Beperkingen worden opgeheven zodra de omstandigheden die deze rechtvaardigen niet meer van toepassing zijn. Dit geldt in het bijzonder wanneer wordt geoordeeld dat de uitoefening van het beperkte recht niet langer het effect van de opgelegde beperking zou opheffen of de rechten of vrijheden van andere betrokkenen zou schaden.
Onverminderd het bepaalde in lid 10 informeert EDA, voor zover dit redelijkerwijs mogelijk is, zonder onnodige vertraging en in schriftelijke vorm alle personen die als betrokkenen bij een specifieke verwerkingshandeling worden beschouwd, individueel over hun rechten met betrekking tot huidige of toekomstige beperkingen.
Wanneer EDA het verstrekken van informatie aan de in lid 9 bedoelde betrokkenen geheel of gedeeltelijk beperkt, legt het de redenen voor de beperking, de rechtsgrond in overeenstemming met dit artikel 3, alsook een beoordeling van de noodzaak en evenredigheid van de beperking vast. De opgetekende gegevens en, indien van toepassing, de documenten met onderliggende feitelijke en juridische elementen worden geregistreerd. Ze worden desgevraagd aan de Europese Toezichthouder voor gegevensbescherming beschikbaar gesteld.
De in lid 10 bedoelde beperking blijft van toepassing zolang de redenen die deze rechtvaardigen geldig zijn.

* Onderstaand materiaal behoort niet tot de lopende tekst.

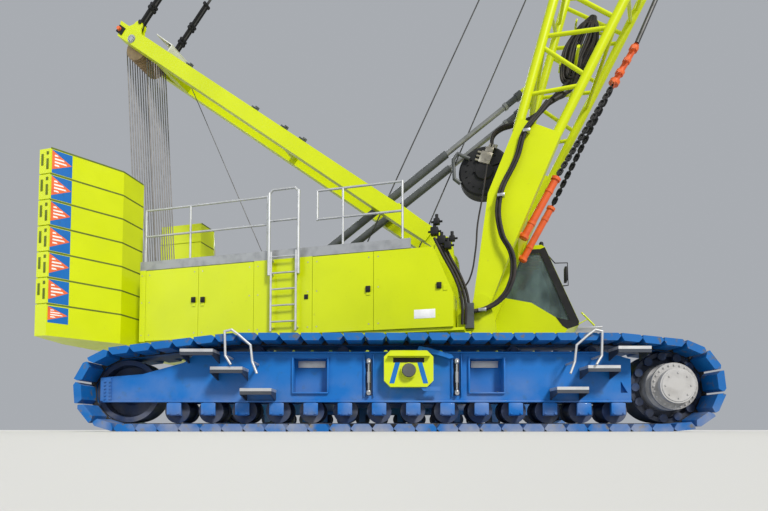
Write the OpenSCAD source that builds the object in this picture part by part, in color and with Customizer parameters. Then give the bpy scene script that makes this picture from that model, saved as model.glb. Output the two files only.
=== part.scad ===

Wanneer de redenen voor de beperking niet langer gelden, verstrekt EDA de betrokkene informatie over de voornaamste redenen waarop de toepassing van een beperking is gebaseerd. Tegelijkertijd informeert EDA de betrokkene over de mogelijkheid om te allen tijde bij de Europese Toezichthouder voor gegevensbescherming een klacht in te dienen of bij het Hof van Justitie van de Europese Unie beroep in te stellen.